I tried installing ExpressCache, but I found no official files on the Asus site, so I had to resort to looking for the files around forums, until I came across the Installer from Lenovo. But, as my luck should have it, it has not worked...
Anybody know how I can make the SSD start working as cache again?
Thanks in advance.
P.S. I wouldn't mind reinstalling Windows 8.1 as I have nothing valuable on it and I have the installation DVD with me, so suggest anything, as I saw that I need to have no OS installed to change the SATA options, as at this moment I only get AHCI as an option in the Bios.


----------



## Masterchiefxx17 (Feb 27, 2010)

*Re: Clean install Windows 8, SSD Cache not working.*

You have access to the drive correctly? Does it show in Windows?

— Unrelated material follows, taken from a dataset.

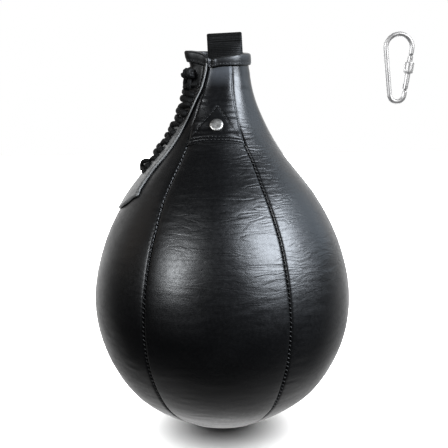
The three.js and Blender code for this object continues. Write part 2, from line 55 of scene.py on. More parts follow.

Was Windows 8.1 installed on the PC before?


----------



## esxu (Jun 18, 2013)

*Re: Clean install Windows 8, SSD Cache not working.*

Basically, I had windows 8 on it, but it was incredibly bloated, and one of my friends had a spare Windows 8.1 key he hadn't used, so I bought it off him. I have access to the drive in diskpart and in diskmgmt.msc But it always shows as empty and no read write traffic on the disk.


----------



## Masterchiefxx17 (Feb 27, 2010)

*Re: Clean install Windows 8, SSD Cache not working.*

Do you know how it was setup before?

They may have just been using ReadyBoost on the drive.


----------



## esxu (Jun 18, 2013)

*Re: Clean install Windows 8, SSD Cache not working.*

Onthe laptop's download page there is a Rapid Storage Technology Driver, but I install it and nothing happens.


----------



## Masterchiefxx17 (Feb 27, 2010)

*Re: Clean install Windows 8, SSD Cache not working.*

That's because you need to set it up. :smile:

How to Set Up Intel Smart Response SSD Caching Technology | PCWorld


----------



## esxu (Jun 18, 2013)

*Re: Clean install Windows 8, SSD Cache not working.*

For anybody with the same problema running an ASUS S551LB, I found the fix. You need to download and install the IRST driver from the ASUS page. It is installed by running PNPINST64: Driver
And then download and install ASUS' own version of ExpressCache: ExpressCache
Then follow the instructions in this link :
>1.) Open an elevated command prompt and type diskpart.
2.) type "list disk" (note the drive number of the SSD).
3.) type "select disk n" (n= the drive number found above)
4.) type "clean"
5.) type "exit"
6.) Now that you are back to the normal command prompt, lets navigate to the ExpressCache directory. Do this by typing "cd C:\Program Files\Condusiv Technologies\ExpressCache\"
7.) type "ECCmd -partition" (this tells ExpressCache to use the whole SSD drive)
8.) You're DONE! to confirm that it is working, you can type "ECCmd -info" and ensure that it starts showing you some caching statistics.
Just make sure you reboot between installing IRST, ExpressCache and between *ECCmd -partition* and *ECCmd -info*.


----------



## Masterchiefxx17 (Feb 27, 2010)

Great! Glad you found the answer! Thanks for sharing.


----------